Rents to hit record, driven by occupancy
Rates expected to climb 3%, but some apartment owners can't raise prices
Northeast Ohio apartment owners have entered History City. A just-updated forecast by the Marcus & Millichap real estate brokerage estimates multifamily rents in the Cleveland market will hit a record this year. Average effective rents — actual rent payments landlords receive after concessions and discounts in negotiations — are expected to rise 3% to $725 a month in 2012 from $704 in 2011. Monthly asking rents, or advertised rates before concessions such as a month of free tenancy, are expected to increase 2.6% this year to $756 from $737 last year. The spread between asking and effective rents shows that apartment owners still need to market competitively even as regional occupancy sits at 94%.

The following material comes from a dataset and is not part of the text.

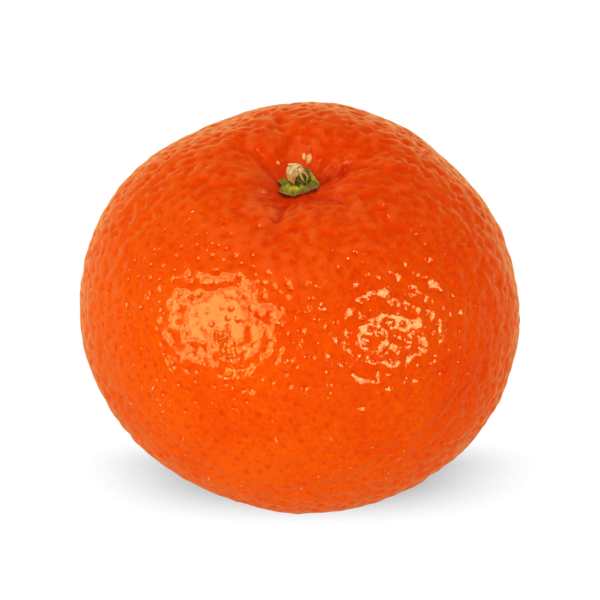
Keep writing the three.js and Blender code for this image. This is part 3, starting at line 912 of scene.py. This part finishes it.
def strand(path, width):
    # a flat strip with an oval section along a smooth path: the line, plus cos t by half the width to
    # the side and sin t by half the thickness outwards, the width squeezed towards the far end
    steps, count = 16, 10
    at = np.linspace(0, len(path) - 1, steps)
    line = np.stack([np.interp(at, np.arange(len(path)), path[:, axis]) for axis in range(3)], 1)
    for _ in range(3):
        line[1:-1] = (line[:-2] + 2 * line[1:-1] + line[2:]) / 4
    along = normalised(np.gradient(line, axis=0))
    out = line - (*fibre["capMiddle"], crownLevel + fibre["capLow"])
    side = normalised(np.cross(along, out))
    face = np.cross(side, along)
    turn = np.linspace(0, 2 * np.pi, count, endpoint=False)
    share = np.linspace(0, 1, steps)[:, None, None]
    taper = 1 - fibre["squeeze"] * share - 0.40 * smoothstep(share, 0.8, 1.0)
    across = side[:, None] * (np.cos(turn)[:, None] * width / 2)
    through = face[:, None] * (np.sin(turn)[:, None] * fibre["thickness"] / 2)
    return line[:, None] + across * taper + through


def onCap(azimuth, reach, height):
    # a point round the cap, reach radii out from its middle and height mm over the crown's level
    return (fibre["capMiddle"][0] + fibre["capRadius"][0] * reach * math.cos(azimuth) - 0.1,
            fibre["capMiddle"][1] + fibre["capRadius"][1] * reach * math.sin(azimuth), height)


def makeFibres():
    # the cap is a squashed dome, r = sin(pi h)^0.6, with grooves that run up it; strips lie on it and
    # hang from its edge, each a path with a width and how pale it is
    count, rings = 96, 26
    azimuth = np.linspace(0, 2 * np.pi, count, endpoint=False)
    share = np.linspace(0, 1, rings)[:, None]
    bulge = np.sin(np.pi * (0.16 + 0.78 * share)) ** 0.6
    groove = np.abs(waves(np.stack([np.cos(azimuth), np.sin(azimuth), 0 * azimuth], 1), 0.42, 24, 17))
    radius = bulge * (1 - 0.13 * np.exp(-groove * 3.5)) * (1 + 0.05 * np.sin(3 * azimuth + 5 * share))
    x = fibre["capMiddle"][0] + fibre["capRadius"][0] * radius * np.cos(azimuth) - 0.18 * share
    y = fibre["capMiddle"][1] + fibre["capRadius"][1] * radius * np.sin(azimuth) + 0.10 * share
    z = crownLevel + fibre["capLow"] + (fibre["capHigh"] - fibre["capLow"]) * share
    z = z + 0.10 * flatWaves(x, y, 0.7, 24, 19) * share
    points, faces = closedRings(np.stack([x, y, z], -1))
    cap = np.concatenate([np.broadcast_to(0.35 + 0.65 * share ** 0.6, x.shape).ravel(), [0.2, 0.9]])
    tone = cap * (0.55 + 0.45 * np.concatenate([np.tile(np.clip(groove * 2, 0, 1), rings), [1, 1]]))

    rng = np.random.default_rng(23)
    strips = list(fixedStrips)
    for _ in range(fibre["looseOnes"]):
        turn = rng.uniform(0, 2 * np.pi)
        reach, low = rng.uniform(0.95, 1.08), rng.uniform(0.2, 1.0)
        path = [onCap(turn, 0.35, 3.22), onCap(turn, 0.85, 3.05), onCap(turn, reach, 2.5),
                onCap(turn, reach, 2.3 - 0.5 * low)]
        strips.append((path, rng.uniform(0.14, 0.30), rng.uniform(0.2, 1.0)))
    for path, width, pale in strips:
        path = np.array(path) + (0, 0, crownLevel)
        more, skin = closedRings(strand(path, width))
        faces += [[corner + len(points) for corner in face] for face in skin]
        points = np.concatenate([points, more])
        tone = np.concatenate([tone, np.full(len(more), pale)])
    piece = makeObject("stem_shreds", points, faces)
    giveAttribute(piece, "paleness", tone, "POINT")
    return piece


def fibreMaterial():
    # dark to tan to pale by the strand's paleness + 0.9 * (streaky noise - 0.5)
    material, tree, shader = newMaterial("dryFibre")
    coords = add(tree, "TexCoord").outputs["Object"]
    streak = noise(tree, coords, 0.30, 4.0, 0.65)
    tone = plus(tree, attribute(tree, "paleness"), times(tree, less(tree, streak, 0.5), 0.9), clamp=True)
    colour = tinted(tree, fibre["dark"], fibre, (ramp(tree, tone, 0.0, 0.35), "tan"),
                    (ramp(tree, tone, 0.40, 0.95), "pale"))
    dress(tree, shader, colour, fibre, times(tree, streak, 0.15 * mm))
    return material


def coreMaterial():
    # dark green to green by a patchy noise
    material, tree, shader = newMaterial("stemGreen")
    coords = add(tree, "TexCoord").outputs["Object"]
    patch = noise(tree, coords, 0.5, 3.0, 0.6)
    colour = tinted(tree, stem["darkGreen"], stem, (ramp(tree, patch, 0.38, 0.62), "green"))
    dress(tree, shader, colour, stem, times(tree, patch, 0.15 * mm))
    return material


core = makeCore()
core.data.materials.append(coreMaterial())
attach(core, "root")
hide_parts("stem_core")
shreds = makeFibres()
shreds.data.materials.append(fibreMaterial())
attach(shreds, "root")
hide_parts("stem_fibres")
print("stem:", len(core.data.polygons) + len(shreds.data.polygons), "faces")


# the stage

stage = {
    "floorSize": 6.0,
    "white": 1.06, "shadowTone": 0.14,            # the sweep as the camera sees it, and its darkest shade
    "shadowReach": 0.12, "shadowLean": (-0.07, -0.25, 0.965), "openShare": 0.84, "aoSamples": 16,
    "shadowFront": (-0.0220, -0.0110),            # the painted shadow fades out towards the front between these
    "shadowBack": (-0.0085, -0.0010),             # and towards the back between these
    "bounce": (0.66, 0.63, 0.60),                 # its light on the fruit
    "behind": (0.98, 0.60, 0.22), "inFront": (0.42, 0.105, 0.060),      # and as the wax mirrors it
    "tintFrom": -0.08, "tintTo": 0.06,
    "horizon": (0.76, 0.40, 0.08), "horizonFront": (0.17, 0.05, 0.014),
    "ambient": (0.82, 0.80, 0.78),
    "overhead": (0.03, 0.012, 0.004),
    "clothFrom": (0.64, 0.67), "clothTo": (0.82, 0.85), "rimGlow": 1.1,    # shares of a softbox's radius
}
# soft light for the fruit's own colour, and the two softboxes that the wax mirrors: how bright the
# cloth between a softbox's middle and its rim is, and its outer part
lamps = [
    {"name": "leftFill", "azimuth": 212, "elevation": 32, "distance": 0.5, "size": 0.5, "power": 0.70,
     "colour": (1.0, 0.98, 0.95), "mirrored": False},
    {"name": "frontFill", "azimuth": 280, "elevation": 0, "distance": 0.6, "size": 0.5, "power": 1.50,
     "colour": (1.0, 0.98, 0.95), "mirrored": False},
    {"name": "leftSoftbox", "azimuth": 219.5, "elevation": 38.5, "distance": 0.5, "size": 0.465,
     "power": 4.9, "colour": (1.0, 0.98, 0.80), "mirrored": True, "cloth": 0.06, "outer": 1.0},
    {"name": "rightSoftbox", "azimuth": 321, "elevation": 32, "distance": 0.5, "size": 0.285, "power": 4.1,
     "colour": (1.0, 0.97, 1.12), "mirrored": True, "cloth": 1.1, "outer": 0.38},
]


def lookAlong(direction):
    # the turn that points a lamp's or camera's -Z along a direction, with its +Y kept upward
    return Vector(direction).to_track_quat("-Z", "Y")


def byRay(tree, camera, glossy, other):
    # one of three shaders, for camera rays, for mirrored rays and for all others
    path = add(tree, "LightPath")
    inner = add(tree, "MixShader", path.outputs["Is Glossy Ray"], other, glossy)
    outer = add(tree, "MixShader", path.outputs["Is Camera Ray"], inner.outputs[0], camera)
    return outer.outputs[0]


def makeFloor():
    # a pale sweep that shows near white with the fruit's painted shadow, from an occlusion test faded by
    # place, and lights it evenly from below
    half = stage["floorSize"] / 2 / mm
    corners = np.array([[-half, -half, 0], [half, -half, 0], [half, half, 0], [-half, half, 0]])
    floor = makeObject("floor", corners, [[0, 1, 2, 3]])
    material, tree, shader = newMaterial("paleFloor")
    tree.nodes.remove(shader)
    sky = add(tree, "AmbientOcclusion", samples=stage["aoSamples"])
    sky.inputs["Distance"].default_value = stage["shadowReach"]
    lean = add(tree, "CombineXYZ", *stage["shadowLean"]).outputs[0]
    tree.links.new(lean, sky.inputs["Normal"])
    share = ramp(tree, sky.outputs["AO"], 0.0, stage["openShare"], stage["shadowTone"], stage["white"])
    depth = split(tree, add(tree, "TexCoord").outputs["Object"])[1]
    # the painted shadow is kept only between these depths
    kept = times(tree, ramp(tree, depth, *stage["shadowFront"]),
                ramp(tree, depth, *stage["shadowBack"], 1.0, 0.0))
    shaded = times(tree, kept, less(tree, share, stage["white"]))
    share = plus(tree, stage["white"], shaded)
    seen = add(tree, "Emission", (1, 1, 1, 1), share).outputs[0]
    tint = ramp(tree, depth, stage["tintFrom"], stage["tintTo"])
    tint = mixColour(tree, tint, stage["inFront"], stage["behind"])
    mirrored = add(tree, "Emission", tint, 1.0).outputs[0]
    bounce = add(tree, "Emission", (*stage["bounce"], 1), 1.0).outputs[0]
    surface = byRay(tree, seen, mirrored, bounce)
    tree.links.new(surface, tree.nodes["Material Output"].inputs["Surface"])
    material.cycles.emission_sampling = "NONE"
    floor.data.materials.append(material)


def makeLamp(look):
    # a disc that faces the fruit; the wax mirrors it or the skin takes its light, not both
    data = bpy.data.lights.new(look["name"], "AREA")
    data.shape = "DISK"
    data.size = look["size"]
    data.energy = look["power"]
    data.color = look["colour"]
    if look["mirrored"]:
        # a bright middle and a bright rim with darker cloth between them
        data.use_nodes = True
        tree = data.node_tree
        place = add(tree, "NewGeometry").outputs["Parametric"]
        ring = times(tree, vectorMath(tree, "DISTANCE", place, (0.5, 0.5, 0), output="Value"), 2.0)
        strength = plus(tree, ramp(tree, ring, *stage["clothFrom"], 1.0, look["cloth"]),
                        ramp(tree, ring, *stage["clothTo"], 0.0, stage["rimGlow"] - look["cloth"]))
        strength = times(tree, strength, ramp(tree, ring, 0.0, 0.95, 1.0, look["outer"]))
        tree.links.new(strength, tree.nodes["Emission"].inputs["Strength"])
    lamp = bpy.data.objects.new(look["name"], data)
    out = unit(look["azimuth"], look["elevation"])
    lamp.location = np.array([0, 0, form["centreHeight"] * mm]) + out * look["distance"]
    lamp.rotation_mode = "QUATERNION"
    lamp.rotation_quaternion = lookAlong(-out)
    lamp.visible_camera = False
    lamp.visible_glossy = look["mirrored"]
    lamp.visible_diffuse = not look["mirrored"]
    bpy.context.scene.collection.objects.link(lamp)


def makeWorld():
    # white to the camera, even to the skin; in the wax dark overhead and warm towards the table
    world = bpy.data.worlds.new("studio")
    world.use_nodes = True
    world.cycles.sampling_method = "NONE"
    tree = world.node_tree
    toward = split(tree, add(tree, "TexCoord").outputs["Generated"])
    tint = mixColour(tree, ramp(tree, toward[1], -0.7, 0.4), stage["horizonFront"], stage["horizon"])
    tint = mixColour(tree, ramp(tree, toward[2], 0.10, 0.95), tint, stage["overhead"])
    white = add(tree, "Background", (1, 1, 1, 1), 1.0).outputs[0]
    mirrored = add(tree, "Background", tint, 1.0).outputs[0]
    even = add(tree, "Background", (*stage["ambient"], 1), 1.0).outputs[0]
    tree.links.new(byRay(tree, white, mirrored, even), tree.nodes["World Output"].inputs["Surface"])
    bpy.context.scene.world = world


def makeCamera():
    # focal length = sensor * distance * pixels a mm / frame, so a mm at the aim has the photo's pixels
    data = bpy.data.cameras.new("camera")
    data.sensor_width = photo["sensor"]
    data.lens = photo["sensor"] * photo["distance"] * photo["pixelsPerMm"] / photo["frame"]
    data.clip_start = 0.01
    camera = bpy.data.objects.new("camera", data)
    back = unit(270, photo["elevation"])
    right = np.array([1.0, 0, 0])
    upward = np.cross(back, right)
    half = photo["frame"] / 2
    aim = np.array([0, 0, form["centreHeight"]])
    aim = aim + right * (half - photo["middlePixel"][0]) / photo["pixelsPerMm"]
    aim = aim + upward * (photo["middlePixel"][1] - half) / photo["pixelsPerMm"]
    camera.location = (aim + back * photo["distance"]) * mm
    camera.rotation_mode = "QUATERNION"
    camera.rotation_quaternion = lookAlong(-back)
    bpy.context.scene.collection.objects.link(camera)
    bpy.context.scene.camera = camera


makeFloor()
for lamp in lamps:
    makeLamp(lamp)
makeWorld()
makeCamera()
bpy.context.scene.view_settings.view_transform = "Standard"
print("stage: floor, camera,", len(lamps), "lamps")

Michael Barron, a vice president of investments at Marcus & Millichap's Independence office, said he and his colleagues specializing in apartment sales hear evidence of the rent increases from owners on a regular basis. They also see it in financial data they gather to list and evaluate for-sale apartment buildings.
“Savvy owners are taking advantage of occupancies and are raising rents as leases come up for renewal and for new tenants,” Mr. Barron said. “In the 10 years that I have done this, it's the strongest that I have seen the market in terms of a little bit of a price increase. It's still a price-sensitive market.”
However, the ability to push rents upward is uneven.
“Some owners will not experience this,” Mr. Barron said. “In areas with higher income or higher occupancy, owners can raise rents a little more than in lower-income or lower-occupancy areas. In a working class or low-income area, a $10- to $20-a-month rent increase will cause someone to move next door to get a lower rent.”
David Niederst, CEO of NM Residential in Fairview Park, said in properties he owns in Parma that rent for upwards of $400 monthly, he could not ask for an increase without risking losing tenants.
“People are still sensitive to rents,” Mr. Niederst said.
Some take utility route
Instead of hiking rents in its family-owned portfolio of more than 6,000 apartments, NM in January implemented a program to charge tenants for their sewer and water bills. That change means tenants may pay as much as $20 monthly for those utilities, which helped the company as much as a rent hike.
“Raise rents and you have to advertise a larger rent number,” Mr. Niederst said in explaining the decision to go with a sewer and water charge. “You're not advertising $625 a month. It's better at $595.”
Marcus & Millichap statistics also show the Cleveland multifamily market recovered quickly from the 2008 recession — which wasn't the case in commercial and industrial markets — and apartment rents recovered faster than in prior downturns here.
For instance, the prior high effective rent was $705 in 2008. It plunged almost 4% in 2009 to $679 monthly.
The spike in apartment occupancies and the attendant increase in rents have resulted in part from the children of baby boomers graduating from college — the so-called “echo” boom — at a time when owning a house as an investment is widely mistrusted in the wake of the housing bust.
Moreover, foreclosures and the difficulty in qualifying for new home loans under stricter credit requirements are keeping some people in apartments who otherwise would gravitate to buying houses.
Good times here to stay?
A question that will bedevil regional multifamily property owners will be how long the good times last.
Relaxed mortgage lending criteria may take the edge off current occupancies, though not to the degree that freewheeling residential lending that created the housing bust made owners suffer.
The other factor will be how much building lenders will allow apartment developers to do. Modest rents relative to other markets make typical Northeast Ohio apartment construction top out at a few hundred units a year. Mr. Barron said, based on recent chats with developers, he counts 1,000 more units under development. However, he thinks it would be several years before occupancies slip.
Ralph McGreevy, executive vice president of the Northeast Ohio Apartment Association, said owners have little choice but to hike rents when the market allows it.
“It's incumbent on them to make money when they can,” he said. “The time of high vacancy will come back at some point.”